Sunday, September 18, 2011

glow little glow worm

While I was at Starbucks today, the music of the Mills Brothers came on, singing "Glow little glow worm, glimmer, glimmer...." And I began to cry. I remember my mom playing that song on the record player (33 1/3 speed) in the basement while she ironed clothes on Sunday afternoons. Her blue uniforms for her manager's job at Ben Franklin's, hung in order for the six days of the week that she worked. She loved that job. Sometimes I think she loved the job more than us at home and I am certain she got more consistent respect for her skills from her co-workers than she did from us. We tended to take her for granted, I think--how she juggled work with keeping a pristine, German-type orderly house, planning meals (which my younger sister often got stuck with cooking since I was often too busy with afterschool activities), doing laundry and, of course, the ironing.

I hate to iron. I used to have to iron my high school gym uniforms which added up to some % of our P.E. grade and those waistbands and collars were a pain. I have tucked away my ironing board in the closet and probably haven't taken it out for five years. When I absolutely have to "touch up" a shirt or pants, I use a folded towel and put it on the counter to act as an ironing board. My old iron that we got when we were first married still works, so out it comes, about once every three or four months.
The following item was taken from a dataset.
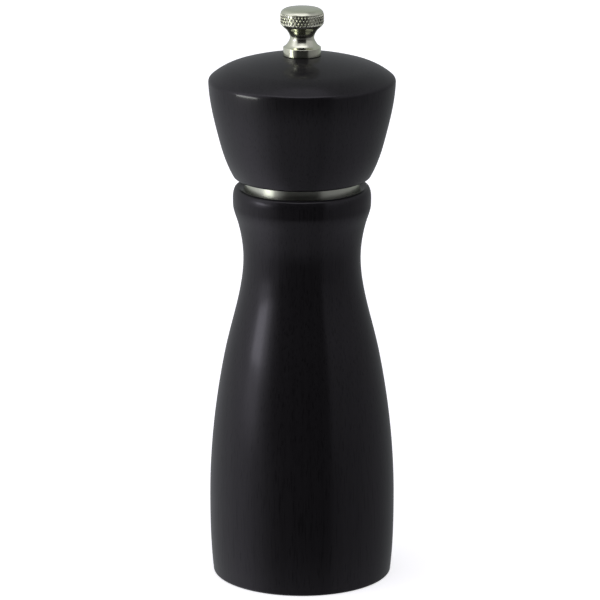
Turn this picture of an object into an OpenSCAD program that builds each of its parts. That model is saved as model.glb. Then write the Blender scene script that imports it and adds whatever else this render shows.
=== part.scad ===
// Turned wooden pepper mill with a through shaft, a steel burr set and a finial nut.
// Millimetres. Origin at the centre of the base, +Z up along the turning axis.

/* [Body] */
// Height of the wooden body from its base to the crest of its lip
body_h = 137.8; // [132:0.1:146]
// Radius of the foot, just above the rounded bottom edge
foot_r = 30.95; // [30:0.05:31.5]
// Largest radius, low on the body
belly_r = 32.05; // [31.5:0.05:33]
// Radius at the narrow waist
waist_r = 20.2; // [19.5:0.1:22]
// Radius of the lip above the waist
lip_r = 23.7; // [23.2:0.1:24.5]
// Radius of the bore that holds the peppercorns
bore_r = 13.5; // [13.2:0.1:14.5]
// Depth of the recess in the base, up to the burr ring
recess_h = 7.2; // [7:0.1:8]
// Radius of the recess in the base
recess_r = 24.5; // [24.5:0.1:26]

/* [Collar ring] */
// Outer radius of the steel ring between body and head
ring_r = 19.7; // [19.4:0.1:19.9]
// Height of the ring that shows above the lip's crest
ring_show = 3.1; // [2:0.1:3.5]

/* [Head] */
// Height of the wooden head from its underside to the top of its dome
head_h = 42.65; // [40:0.05:48]
// Radius of the head at its rim
head_r = 31.95; // [31:0.05:33]
// Radius of the sphere that the dome is part of
dome_r = 80; // [70:1:90]
// Radius of the shoulder that turns the dome down towards the rim
shoulder_r = 22; // [16:0.5:26]
// Rounding of the rim itself, where the shoulder meets the side
rim_round = 2; // [1.2:0.1:2.5]
// Length of the tenon that turns in the body
tenon_h = 12; // [9:0.5:14]

/* [Knob] */
// Height of the finial nut
knob_h = 16.5; // [15.6:0.1:18]
// Radius of its knurled disc
knob_r = 7.55; // [7.3:0.05:8]
// Radius at its neck
neck_r = 4.15; // [3.9:0.05:4.4]
// Radius of its foot
knob_foot_r = 6.45; // [6.35:0.05:6.7]

/* [Shaft and thread] */
// Width of the square shaft
shaft_w = 6; // [5.8:0.1:6]
// Radius of the plain cylinders that stand for the shaft's threads
thread_r = 2.4; // [2.3:0.05:2.45]
// Height of the shaft's lower end above the table
shaft_foot = 2; // [1.6:0.1:2.2]

/* [Burrs] */
// Outer radius of the burr ring
burr_r = 19; // [18.6:0.1:19.2]
// Height of the burr ring
burr_h = 12; // [11:0.5:13]
// Largest radius of the turning burr
cone_r = 14.2; // [14:0.1:14.3]
// Height of the turning burr
cone_h = 14; // [13.5:0.5:15]
// Gap between the two burrs across the shaft, at the coarse setting
coarse_gap = 0.9; // [0.8:0.05:1.1]
// Number of fine teeth on the turning burr
cone_teeth = 30; // [20:1:36]
// Number of teeth in the burr ring
ring_teeth = 36; // [24:1:40]

/* [Spring] */
// Length of the spring as fitted
spring_h = 11; // [10:0.5:12]
// Wire diameter
wire_d = 1.1; // [0.9:0.1:1.2]
// Number of turns, its closed end turns included
spring_turns = 6; // [5:1:7]

/* [Hidden] */

$fn = 96;
eps = 0.01;
turn_gap = 0.05;     // clearance between flat faces that turn on each other
square_gap = 0.1;    // clearance each side of the shaft in a square hole
washer_t = 0.8;
sheet_t = 1.2;       // thickness of the pressed steel plates

// Stations up the mill
retainer_z = recess_h - sheet_t;
burr_top = recess_h + burr_h;
cone_z = 7;
cone_top = cone_z + cone_h;
spring_z = cone_top + washer_t;
spring_top = spring_z + spring_h;
seat_top = spring_top + washer_t;
bush_flange_t = 0.75;
bush_flange_r = 6.2;
bush_r = 5.2;
bush_rise = 0.6;     // how far the bush stands above the bar
bush_bore_r = shaft_w / sqrt(2) + 0.08;
bar_z = seat_top + turn_gap + bush_flange_t;
bar_t = 2;
bar_w = 11;
bar_top = bar_z + bar_t;
ring_top = body_h + ring_show;
head_z = ring_top + 0.1;
head_top = head_z + head_h;
tenon_z = head_z - tenon_h;
tenon_r = bore_r - 0.4;
drive_z = tenon_z - sheet_t;
square_top = head_top - 8.2;
head_bore_top = square_top + 2.5;
knob_seat = head_top - 0.8;  // floor of the shallow seat for the knob's washer
knob_washer_t = 0.6;
knob_washer_r = 6.1;
knob_z = knob_seat + knob_washer_t + turn_gap;
knob_top = knob_z + knob_h;
thread_top = knob_top - 6.4;
knob_bore_top = knob_top - 3.8;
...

But the song today didn't trigger resentment about ironing; it triggered the memory of how my mom made a boring task something lighter because of the music she heard in the background. She played '40s music but she also added more contemporary choices of John Denver, Simon and Garfinkel, Joanie Mitchell and even a few Beatles tunes made her cut.

This particular song also reminds me of when my sister, my cousins and I used to catch lightening bugs at my Grandparents' farm. We always let them go before the oxygen in the mason jars extinguished their light and their life, but, for a short time, I think we felt a bit godlike with our powers of capture and contain this fragile element of late summer evenings, the lightening bug.

If I could, I would look for that kind of light tonight, the weekend before the autumnal equinox. Something ancient tugs at my soul to contain light from the darkness and then release it back into the night.

All this from a song that the Mills Brothers recorded, 60 some years ago, when America's own light beamed strong.